The different geometries of the various segments result in a continuous overall reflector shape having no marked transition between the segments. The transitions among the individual geometrical shapes of the segments are embodied such that they have a common tangent. This makes them easier to manufacture from sheet metal or plastic; the glare produced at the edges or transitions of the segments is eliminated, and oncoming drivers are not "blinded" by known improperly constructed reflectors. The segments forming the reflector have a common vertex point, and the geometrical shapes of the various segments can be made larger or smaller for the sake of adaptation to desired light distributions among one another. The various shapes of the segments may be accommodated in a round, oval, quadrilateral or polygonal headlight.
FIG. 3, is a view looking in the direction of light rays reflected by the reflector 1 as indicated by the arrow 31, shows a test screen 33 having a horizontal center plane 34 and a vertical center plane 35, which intersect at the HV point. The first segment 6 produces the light field 37 that is part of the overall light distribution pattern 36. The light field 37, which begins approximately at the vertical center plane 35 and extends to the right to the outer right-hand side 41 of the test screen, forms a part of the light/dark boundary, with the typical upward 15° slope on the right.
The second segment 9 forms the light field 38 of the overall light distribution pattern 36, beginning at the vertical center plane 35. Segment 12 forms the light field 39, and segment 15 forms the light field 40.
Because the reflector axis 7 is inclined horizontally downward relative to the HV point of the test screen 33, the original beam of light, comprising the light fields 37, 38, 39, 40, falls below the prescribed light/dark boundary 42. Because of the parameters according to the invention of the reflection surface 20 as a sum of the segments 6, 9, 12, 15, the original beam of light is equivalent to the resultant original light distribution; that is, the light distribution without a dispersion plate already corresponds substantially to the low beam that illuminates the road surface.
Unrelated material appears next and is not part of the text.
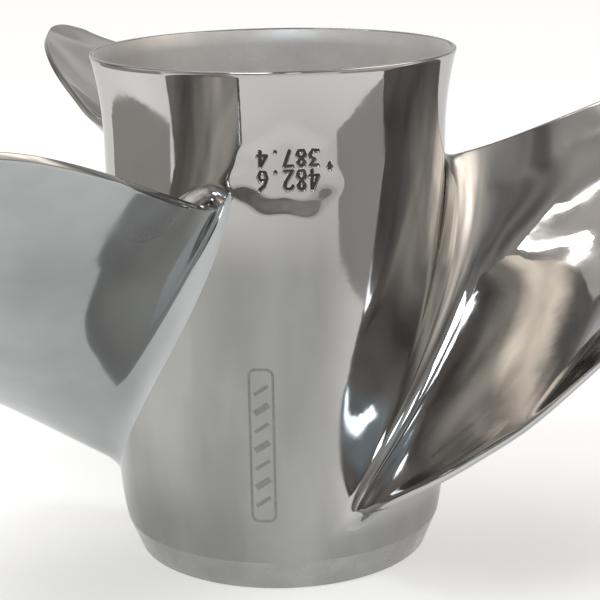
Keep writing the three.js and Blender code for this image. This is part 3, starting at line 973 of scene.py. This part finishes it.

Therefore, the dispersion plate, not shown, needs few optical means, if any, for shaping the original light beam. As a result, the dispersion plate can be inclined at a sharper angle.
With an asymmetrical, horizontal disposition of a reflector, the surface of the reflector, which is utilized to define the range, can be increased in size, thus producing a higher intensity of illumination in the distance.
In the case of light distribution by the European HCE standard using an H1 bulb, it proves to be particularly advantageous, in order to increase the sharpness of the light/dark boundary on the left, horizontal side of the light distribution pattern, to shift the bulb vertically upward relative to the optical axis; a shift on the order of magnitude of 0.3 to 0.6 mm is desirable. This makes it possible to dispose the coil images precisely in a horizontal line, thus increasing the gradient at the light/dark transition.
A reflector arrangement as shown in FIG. 4, which again comprises four segments 6', 50, 51 and 15', does not have a 15° line 45 as FIG. 3 does. This arrangement is for a reflector to meet the United States SAE standard, which again has different segments each extending as far as the center axes of the reflector. Unlike the European ECE standard reflector, in the SAE reflector arrangement the second segment 50 comprises a part of a third paraboloid and the third segment 51 is a part of fourth paraboloid. In particular, the segments 50, 51 form the light field 48, and the first and fourth segments 6', 15' form the light field 49. The entire reflector produces an overall light distribution pattern 52. This reflector geometry leads to an optimization of the so-called "hot spot", or in other words the brightest zone of the United States low-beam headlight. For the United States arrangement using standard 9006 bulbs, all the filament images are concentrated by the reflector geometry on the lower right quadrant of the test screen 33. The geometrical arrangement of the reflector has the effect not only of increasing the volume of light, but also that the maximum illumination intensity is caused to be located just below the light/dark boundary, thus making for a long range of the headlight.
The foregoing relates to a preferred exemplary embodiment of the invention, it being understood that other variants and embodiments thereof are possible within the spirit and scope of the invention, the latter being defined by the appended claims.